GIVEN INSTRUCTION
Restate the complete material exactly.

SOURCE MATERIAL
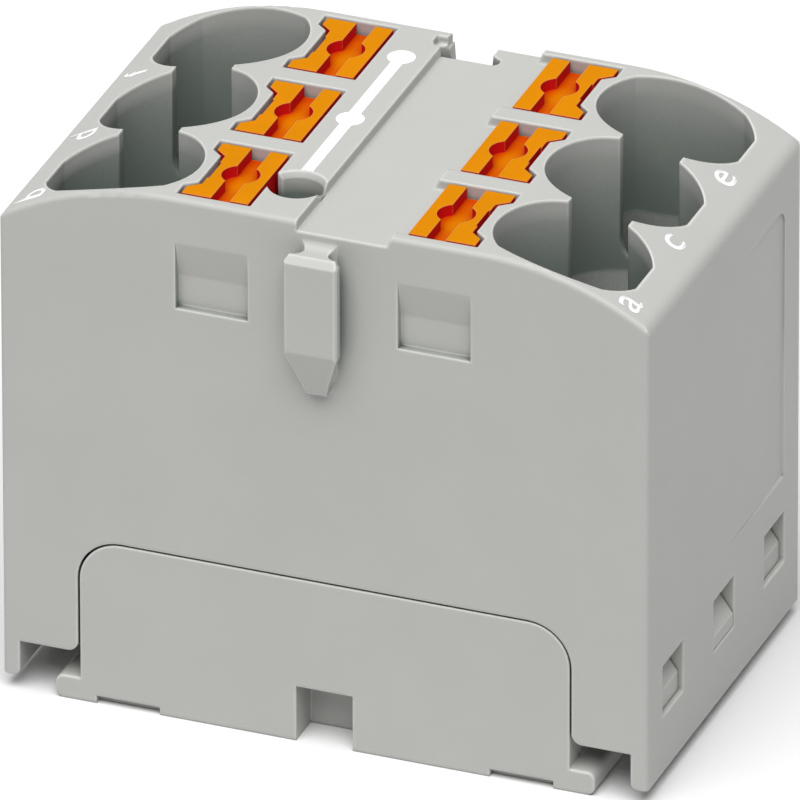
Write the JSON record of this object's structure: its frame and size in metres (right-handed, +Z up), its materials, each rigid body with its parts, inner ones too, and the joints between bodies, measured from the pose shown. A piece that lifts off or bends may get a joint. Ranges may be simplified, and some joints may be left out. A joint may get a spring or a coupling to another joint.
{
  "type": "power distribution block",
  "caption": "Push-in distribution block: wires clamp in funnels on two banks over a common current bar and are freed by sprung push buttons.",
  "frame": {"origin": "middle of the foot's underside, centred on the block's length and on its three rows", "axes": "+X across the banks to the right-hand bank (a, c, e), +Y from the pin side to the slot side, +Z up out of the conductor entries"},
  "size_m": [0.025, 0.0166, 0.0213],
  "materials": {
    "housing_grey": "fine matt grey polyamide",
    "base_grey": "fine matt grey polyamide",
    "button_orange": "satin orange polyamide",
    "contact_metal": "tin-plated copper, satin",
    "spring_steel": "bright rolled spring steel"
  },
  "bodies": {
    "block": {"housing": "housing_grey", "base_plate": "base_grey", "current_bar": "contact_metal", "spring_a": "spring_steel", "spring_b": "spring_steel", "spring_c": "spring_steel", "spring_d": "spring_steel", "spring_e": "spring_steel", "spring_f": "spring_steel"},
    "button_a": {"button_a": "button_orange"},
    "button_b": {"button_b": "button_orange"},
    "button_c": {"button_c": "button_orange"},
    "button_d": {"button_d": "button_orange"},
    "button_e": {"button_e": "button_orange"},
    "button_f": {"button_f": "button_orange"}
  },
  "joints": [
    {"name": "press_a", "type": "slide", "parent": "block", "child": "button_a", "axis": [0, 0, -1], "range_m": [0, 0.0015], "stiffness_N_per_m": 1500, "deforming": ["spring_a"]},
    {"name": "press_b", "type": "slide", "parent": "block", "child": "button_b", "axis": [0, 0, -1], "range_m": [0, 0.0015], "stiffness_N_per_m": 1500, "deforming": ["spring_b"]},
    {"name": "press_c", "type": "slide", "parent": "block", "child": "button_c", "axis": [0, 0, -1], "range_m": [0, 0.0015], "stiffness_N_per_m": 1500, "deforming": ["spring_c"]},
    {"name": "press_d", "type": "slide", "parent": "block", "child": "button_d", "axis": [0, 0, -1], "range_m": [0, 0.0015], "stiffness_N_per_m": 1500, "deforming": ["spring_d"]},
    {"name": "press_e", "type": "slide", "parent": "block", "child": "button_e", "axis": [0, 0, -1], "range_m": [0, 0.0015], "stiffness_N_per_m": 1500, "deforming": ["spring_e"]},
    {"name": "press_f", "type": "slide", "parent": "block", "child": "button_f", "axis": [0, 0, -1], "range_m": [0, 0.0015], "stiffness_N_per_m": 1500, "deforming": ["spring_f"]}
  ]
}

FULL OUTPUT
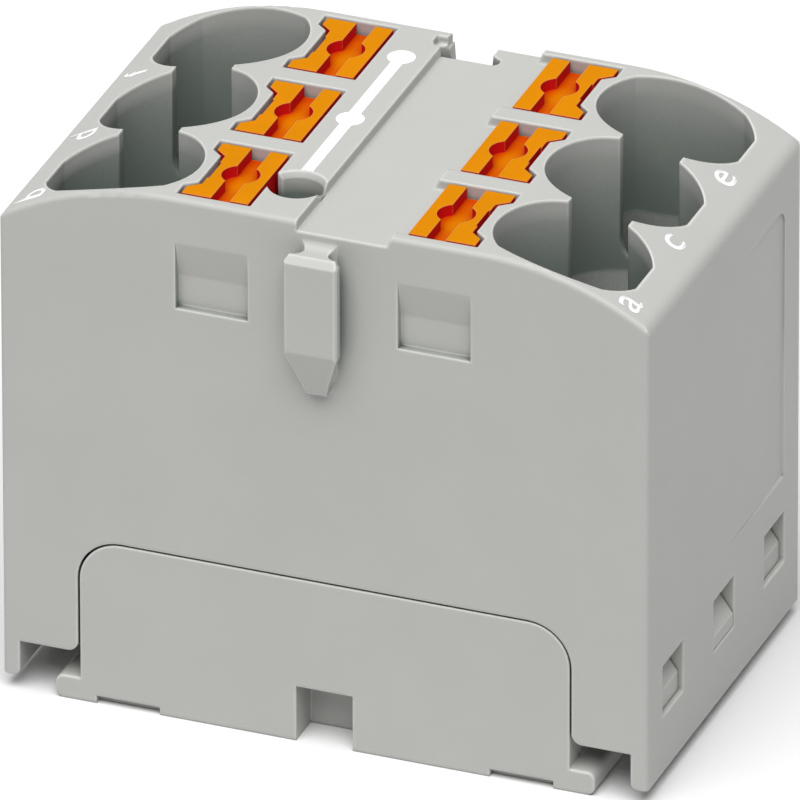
Write the JSON record of this object's structure: its frame and size in metres (right-handed, +Z up), its materials, each rigid body with its parts, inner ones too, and the joints between bodies, measured from the pose shown. A piece that lifts off or bends may get a joint. Ranges may be simplified, and some joints may be left out. A joint may get a spring or a coupling to another joint.
{
  "type": "power distribution block",
  "caption": "Push-in distribution block: wires clamp in funnels on two banks over a common current bar and are freed by sprung push buttons.",
  "frame": {"origin": "middle of the foot's underside, centred on the block's length and on its three rows", "axes": "+X across the banks to the right-hand bank (a, c, e), +Y from the pin side to the slot side, +Z up out of the conductor entries"},
  "size_m": [0.025, 0.0166, 0.0213],
  "materials": {
    "housing_grey": "fine matt grey polyamide",
    "base_grey": "fine matt grey polyamide",
    "button_orange": "satin orange polyamide",
    "contact_metal": "tin-plated copper, satin",
    "spring_steel": "bright rolled spring steel"
  },
  "bodies": {
    "block": {"housing": "housing_grey", "base_plate": "base_grey", "current_bar": "contact_metal", "spring_a": "spring_steel", "spring_b": "spring_steel", "spring_c": "spring_steel", "spring_d": "spring_steel", "spring_e": "spring_steel", "spring_f": "spring_steel"},
    "button_a": {"button_a": "button_orange"},
    "button_b": {"button_b": "button_orange"},
    "button_c": {"button_c": "button_orange"},
    "button_d": {"button_d": "button_orange"},
    "button_e": {"button_e": "button_orange"},
    "button_f": {"button_f": "button_orange"}
  },
  "joints": [
    {"name": "press_a", "type": "slide", "parent": "block", "child": "button_a", "axis": [0, 0, -1], "range_m": [0, 0.0015], "stiffness_N_per_m": 1500, "deforming": ["spring_a"]},
    {"name": "press_b", "type": "slide", "parent": "block", "child": "button_b", "axis": [0, 0, -1], "range_m": [0, 0.0015], "stiffness_N_per_m": 1500, "deforming": ["spring_b"]},
    {"name": "press_c", "type": "slide", "parent": "block", "child": "button_c", "axis": [0, 0, -1], "range_m": [0, 0.0015], "stiffness_N_per_m": 1500, "deforming": ["spring_c"]},
    {"name": "press_d", "type": "slide", "parent": "block", "child": "button_d", "axis": [0, 0, -1], "range_m": [0, 0.0015], "stiffness_N_per_m": 1500, "deforming": ["spring_d"]},
    {"name": "press_e", "type": "slide", "parent": "block", "child": "button_e", "axis": [0, 0, -1], "range_m": [0, 0.0015], "stiffness_N_per_m": 1500, "deforming": ["spring_e"]},
    {"name": "press_f", "type": "slide", "parent": "block", "child": "button_f", "axis": [0, 0, -1], "range_m": [0, 0.0015], "stiffness_N_per_m": 1500, "deforming": ["spring_f"]}
  ]
}